For a long while now, we have had some pretty public debates about how the rewards of parenting shake out along pretty traditional gender lines.
Even if we stopped counting the huge number of stories of pregnant workers who were threatened, made redundant or outright fired, moms still manage to take a lot of crap at work.
Remember the “Motherhood Penalty”? Based on the cumulative wage losses per child, the New York Times outright called parenting “one of the worst career moves a woman can make.” It’s not because moms are less productive workers; it’s entirely because of the gross, archaic way some employers think about gender roles in families.
By that same logic, those same employers believe men who parent will work harder, because they must be the breadwinner in the mythical nuclear family everyone in America lives in. (Cue eyeroll.) The data show that having a kid can actually help your career if you’re a man, hence, the “Fatherhood Bonus,” where promotions, raises and increased responsibility await you.
But dads are coming forward to say that the so-called bonus for new papas doesn’t actually tell the whole story.

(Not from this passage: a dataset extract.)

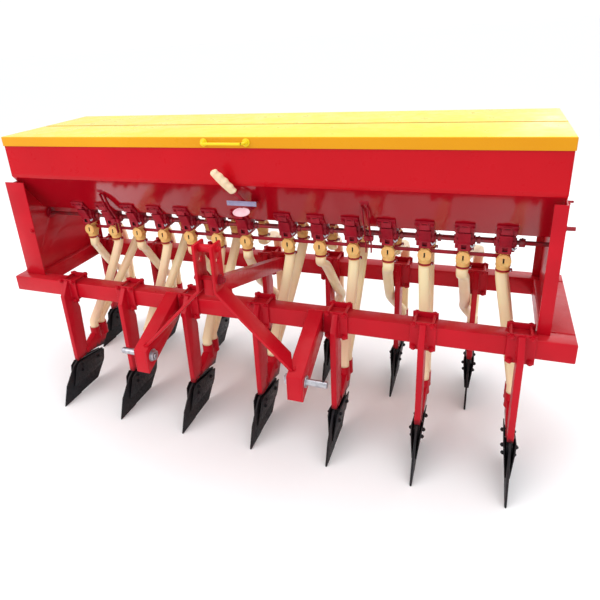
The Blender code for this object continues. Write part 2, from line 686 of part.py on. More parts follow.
def tube_stations(cup_x, row_y, tyne_x, face, pipe_y, over_beam):
    """Where a tube passes, from its funnel to its boot pipe."""
    socket_z = FUNNEL_Z - SOCKET_DROP
    foot = BOOT_TOP + SEAT_GAP
    start = (cup_x, row_y, socket_z + TUBE_START)
    drop = (cup_x, row_y, socket_z - TUBE_DROP)
    last = (tyne_x, face + pipe_y, foot + TUBE_DROP)
    if face == FRONT_FACE:
        bulge_y = (row_y + face + pipe_y) / 2 + FRONT_BULGE
        bulge = ((cup_x + tyne_x) / 2, bulge_y, (socket_z + foot) / 2)
        return [start, drop, bulge, last]
    if over_beam:
        crest = (tyne_x, face + pipe_y - BEAM_PASS_SET, BEAM_TOP + BEAM_PASS_RISE)
        behind = (tyne_x, face + pipe_y, BEAM_MID_Z)
        return [start, drop, crest, behind, last]
    side = 1 if cup_x > tyne_x else -1
    if abs(tyne_x) < ROW_PITCH:
        side = 1 if tyne_x > 0 else -1      # away from the stay
    beside = tyne_x + side * (SHANK_THICK / 2 + TUBE_RADIUS + TUBE_SIDE_GAP)
    middle = ((cup_x + beside) / 2, row_y + REAR_BULGE, (socket_z + BEAM_BASE) / 2 + TUBE_DROP)
    before = (beside, face - TUBE_RADIUS - TUBE_START, BEAM_BASE - UNDER_BEAM)
    under = (beside, face + UNDER_SET, UNDER_Z)
    return [start, drop, middle, before, under, last]


def add_tubes(parts, name, row_y, side, pipe_y):
    """One row of funnels and seed tubes, linked by the bar that runs through the funnels."""
    link_y = sorted((row_y - side * LINK_SET, row_y - side * (LINK_SET + LINK_BAR)))
    places = cup_places()
    link = box((places[0], link_y[0], FUNNEL_Z - LINK_BAR / 2), (places[-1], link_y[1], FUNNEL_Z + LINK_BAR / 2))
    funnel = funnel_mesh(row_y, side)
    pieces = []
    for index, (cup_x, tyne_x) in enumerate(zip(places, row_places())):
        body = funnel.copy()
        body.transform(Matrix.Translation((cup_x, 0, 0)))
        pieces.append(body)
        face = FRONT_FACE if index % 2 else REAR_FACE
        stations = tube_stations(cup_x, row_y, tyne_x, face, pipe_y, over_beam=side > 0)
        foot = (stations[-1][0], stations[-1][1], BOOT_TOP + SEAT_GAP)
        pieces.append(rod(smooth_route(stations, 2) + [foot], TUBE_RADIUS))
    parts.add(name, union(link, *pieces), TUBE_CREAM, 0.45)


def add_rate_lever(parts):
    """Rate lever with its grip, and the blank scale plate that it passes."""
    corner, up = slope_end(-1)
    out = Vector((-abs(up.y), -abs(up.x)))
    seat = corner + up * LEVER_SEAT + out * SEAT_GAP * 6
    lever_z = seat.y - LEVER_DROP
    pivot = Vector((LEVER_PIVOT_X, seat.x - LEVER_PIVOT_OUT, lever_z))
    tip = Vector((LEVER_TIP_X, BOX_Y0 - LEVER_TIP_OUT, LEVER_TIP_Z))
    grip_start = tip.lerp(pivot, GRIP_SHARE)
    stem = rod([pivot, grip_start.lerp(tip, 0.2)], LEVER_RADIUS)
    grip = cylinder(grip_start, tip, GRIP_RADIUS, 8)
    hub_rear = Vector((LEVER_PIVOT_X, seat.x - SCALE_SHEET, lever_z))
    hub = cylinder(hub_rear, hub_rear - Vector((0, LEVER_HUB_LENGTH, 0)), LEVER_HUB_RADIUS, 8)
    parts.add("rate_lever", union(stem, grip, hub), TUBE_CREAM, 0.5)

    face = seat.x - SCALE_OUT
    top = seat.y + SCALE_TOP_RISE
    base = top - SCALE_HEIGHT
    scale = box((SCALE_X0, face, base), (SCALE_X1, face + SCALE_SHEET, top))
    foot = seat + up * SCALE_BRACKET_FOOT
    behind = face + SCALE_SHEET / 2
    bracket = [(behind, base + SCALE_SHEET), (foot.x - SCALE_SHEET * 3, base + SCALE_SHEET), tuple(foot),
               (behind, top - SCALE_SHEET)]
    parts.add("rate_scale", union(scale, side_plate(bracket, SCALE_BRACKET, SCALE_BRACKET_X)), PLATE_GREY, 0.4)


# ---------------------------------------------------------------- tynes and openers
def tyne_mesh():
    """Shank, clamp plates with their bolts, and double boot, for a beam whose front face is y = 0."""
    front_back = -SEAT_GAP
    rear_front = BEAM_SIDE + SEAT_GAP
    half_w, half_h = CLAMP_WIDTH / 2, CLAMP_HEIGHT / 2
    low_z, high_z = BEAM_MID_Z - half_h, BEAM_MID_Z + half_h
    clamp_front = box((-half_w, front_back - CLAMP_THICK, low_z), (half_w, front_back, high_z))
    clamp_rear = box((-half_w, rear_front, low_z), (half_w, rear_front + CLAMP_THICK, high_z))
    bolt_z = (BEAM_SIDE / 2 + half_h) / 2
    bolts = []
    for x in (CLAMP_BOLT_EDGE - half_w, half_w - CLAMP_BOLT_EDGE):
        for z in (BEAM_MID_Z - bolt_z, BEAM_MID_Z + bolt_z):
            ends = ((x, -CLAMP_THICK / 2, z), (x, rear_front + CLAMP_THICK / 2, z))
            bolts.append(cylinder(*ends, CLAMP_BOLT_RADIUS, 6))
    foot = OPENER_TOP + SEAT_GAP * 2
    plate_face = -CLAMP_THICK / 2
    weld = CLAMP_THICK / 2
    shank = [(plate_face, high_z - weld), (-SHANK_HEAD, high_z - weld),
             (-KNEE_REACH, BEAM_TOP - KNEE_DROP), (-KNEE_REACH, foot), (SHANK_HEEL * 0.6, foot),
             (SHANK_HEEL, low_z - KNEE_DROP), (SHANK_HEEL * 0.6, low_z - weld), (plate_face, low_z + weld)]
    pipe_top = BOOT_TOP - SEAT_GAP
    boot = [(BOOT_FRONT, pipe_top), (BOOT_REAR, pipe_top), (BOOT_PIPE_Y[1] - SHANK_HEEL, foot - SHANK_HEAD),
            (BOOT_FRONT, foot - weld), (SHANK_HEEL / 3, foot + weld), (SHANK_HEEL / 3, foot + SHANK_HEEL)]
    pieces = [clamp_front, clamp_rear, *bolts, side_plate(boot, BOOT_WIDTH, 0)]
    for pipe_y in BOOT_PIPE_Y:
        pipe = cylinder((0, pipe_y, BOOT_TOP - BOOT_PIPE_LENGTH), (0, pipe_y, BOOT_TOP), PIPE_RADIUS, 8)
        pieces.append(pipe)
    return union(side_plate(shank, SHANK_THICK, 0), *pieces)


def opener_mesh():
    """Flat-bottomed black shoe under a tyne, for a beam whose front face is y = 0."""
    return side_plate(OPENER_OUTLINE, OPENER_THICK, 0)


def add_tynes(parts):
    """A tyne and its opener on each row, alternately on the rear and the front beam."""
    tyne, opener = tyne_mesh(), opener_mesh()
    for index, x in enumerate(row_places()):
        face = FRONT_FACE if index % 2 else REAR_FACE
        number = f"{index + 1:02d}"
        stand = parts.empty("row_" + number, (x, face, 0))
        for name, mesh, colour in (("tyne_", tyne, ENAMEL_RED), ("opener_", opener, OPENER_BLACK)):
            placed = mesh.copy()
            placed.transform(Matrix.Translation((x, face, 0)))
            parts.add(name + number, placed, colour, 0.45, parent=stand, origin=(x, face, 0))


def main():
    """Build the drill."""
    clear_scene()
    parts = Parts(new_collection("seed_drill"))
    add_frame(parts)
    add_hitch(parts)
    add_box(parts)
    add_lids(parts)
    add_supports(parts)
    add_meters(parts, "front_meters", FRONT_ROW_Y, -1)
    add_meters(parts, "rear_meters", REAR_ROW_Y, 1)
    add_feed_shaft(parts, "front_feed_shaft", FRONT_ROW_Y, SUPPORT_X + SUPPORT_SHEET + SHAFT_STUB)
    add_feed_shaft(parts, "rear_feed_shaft", REAR_ROW_Y, BEAM_HALF)
    add_tubes(parts, "fertiliser_tubes", FRONT_ROW_Y, -1, BOOT_PIPE_Y[0])
    add_tubes(parts, "seed_tubes", REAR_ROW_Y, 1, BOOT_PIPE_Y[1])
    add_rate_lever(parts)
    add_tynes(parts)


main()
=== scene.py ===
"""Looks of the seed drill: rounded castings and plates, fittings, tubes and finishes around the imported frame.

Metres, +Z up, the hitch side faces -Y. Every piece takes its place from the frame's own boxes.
"""

from __future__ import annotations

import logging
import math
from contextlib import contextmanager
from dataclasses import dataclass
from enum import Enum
from typing import Callable, Iterable, Iterator, Sequence

import bmesh
import bpy
from mathutils import Matrix, Vector


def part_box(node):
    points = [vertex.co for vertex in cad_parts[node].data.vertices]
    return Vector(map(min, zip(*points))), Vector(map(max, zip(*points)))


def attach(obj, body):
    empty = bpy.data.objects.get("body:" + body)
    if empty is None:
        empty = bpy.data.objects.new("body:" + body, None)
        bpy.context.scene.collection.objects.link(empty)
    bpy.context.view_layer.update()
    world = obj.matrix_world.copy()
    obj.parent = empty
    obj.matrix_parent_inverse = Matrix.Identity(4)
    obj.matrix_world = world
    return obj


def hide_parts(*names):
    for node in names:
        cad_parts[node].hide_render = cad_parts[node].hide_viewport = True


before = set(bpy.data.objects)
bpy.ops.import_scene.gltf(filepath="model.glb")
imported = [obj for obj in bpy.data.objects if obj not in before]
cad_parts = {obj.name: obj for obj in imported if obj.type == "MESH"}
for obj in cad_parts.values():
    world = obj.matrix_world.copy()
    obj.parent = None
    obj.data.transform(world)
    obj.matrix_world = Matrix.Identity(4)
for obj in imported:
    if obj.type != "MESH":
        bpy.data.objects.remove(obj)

LOG = logging.getLogger("seed_drill")
ROW_COUNT = 14
SHARP_ANGLE = math.radians(32)
SHARP_TURN = math.radians(25)
WELD_DISTANCE = 0.00002

Spot = tuple[float, float]
Place = tuple[float, float, float]
Colour = tuple[float, float, float]
MeshPart = bmesh.types.BMFace | bmesh.types.BMEdge


class Side(Enum):
    """A side of the machine: left and front are -1, right and rear are 1."""

    LEFT = -1
    RIGHT = 1


class Row(Enum):
    """A row of metering cups, as its direction from the partition along Y."""

    FRONT = -1
    REAR = 1


class Facing(Enum):
    """The direction that a flat outline faces."""

    SIDE = "an outline of (y, z) that faces along X"
    FRONT = "an outline of (x, z) that faces along Y"
    TOP = "an outline of (x, y) that faces up"

    def place(self, across: float, up: float, depth: float) -> Vector:
        """Return the point of an outline's (across, up) at a depth."""
        if self is Facing.SIDE:
            return Vector((depth, across, up))
        if self is Facing.FRONT:
            return Vector((across, depth, up))
        return Vector((across, up, depth))

    @property
    def normal(self) -> Vector:
        """Return the unit vector that the outline is thick along."""
        return self.place(0, 0, 1)


# ---------------------------------------------------------------- finishes
def noise(nodes: bpy.types.Nodes, links: bpy.types.NodeLinks, spot: bpy.types.NodeSocket, scale: float,
          detail: float, rough: float = 0.5) -> bpy.types.NodeSocket:
    """Add a noise pattern.

    Args:
        nodes: The material's nodes.
        links: The material's links.
        spot: The coordinates that it reads.
        scale: Its fineness, per metre.
        detail: How many finer layers it has.
        rough: How strong the finer layers are.

    Returns:
        The pattern's value.
    """
    pattern = nodes.new("ShaderNodeTexNoise")
    pattern.inputs["Scale"].default_value = scale
    pattern.inputs["Detail"].default_value = detail
    pattern.inputs["Roughness"].default_value = rough
    links.new(spot, pattern.inputs["Vector"])
    return pattern.outputs["Fac"]


def ramp(nodes: bpy.types.Nodes, links: bpy.types.NodeLinks, value: bpy.types.NodeSocket,
         span: tuple[float, float], result: tuple[float, float] = (0.0, 1.0)) -> bpy.types.NodeSocket:
    """Map a span of a value to a span of results.

    Args:
        nodes: The material's nodes.
        links: The material's links.
        value: The value.
        span: The values where the result starts and ends.
        result: The result at either end.

    Returns:
        The mapped value.
    """
    scale = nodes.new("ShaderNodeMapRange")
    for name, number in zip(("From Min", "From Max", "To Min", "To Max"), (*span, *result)):
        scale.inputs[name].default_value = number
    links.new(value, scale.inputs["Value"])
    return scale.outputs["Result"]


def mixed(nodes: bpy.types.Nodes, under: Colour | None, over: Colour) -> bpy.types.Node:
    """Add a mix of two colours.

    Args:
        nodes: The material's nodes.
        under: The first colour, or None when it is linked.
        over: The second colour.

    Returns:
        The mix.
    """
    layer = nodes.new("ShaderNodeMix")
    layer.data_type = "RGBA"
    if under is not None:
        layer.inputs["A"].default_value = (*under, 1.0)
    layer.inputs["B"].default_value = (*over, 1.0)
    return layer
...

According to the 2016 State of America’s Fathers report, “Daddy Stigma” effectively cancels out any “Fatherhood Bonus” men may get at work. In other words, so long as dads at work don’t actually have to be dads, the raises, promotions and benefits are preserved. Fathers who actively try to balance work and parenting, however, are punished for prioritizing family first.
Too many workplace policies still protect these old-fashioned gender norms and let down dads–and moms–in the process. Paid family leave and primary caregiver policies that position men as capable caregivers wouldn’t just help working dads, they’d help level the playing field for moms, too.
Motherhood penalty. Fatherhood bonus. Daddy stigma.
These are not, in fact, calls a referee made in some crude, new Olympic sport where your entire livelihood and the security of your children’s well-being are at stake. They are, however, deserving of our outrage and our outside voices. Now, go share this gif!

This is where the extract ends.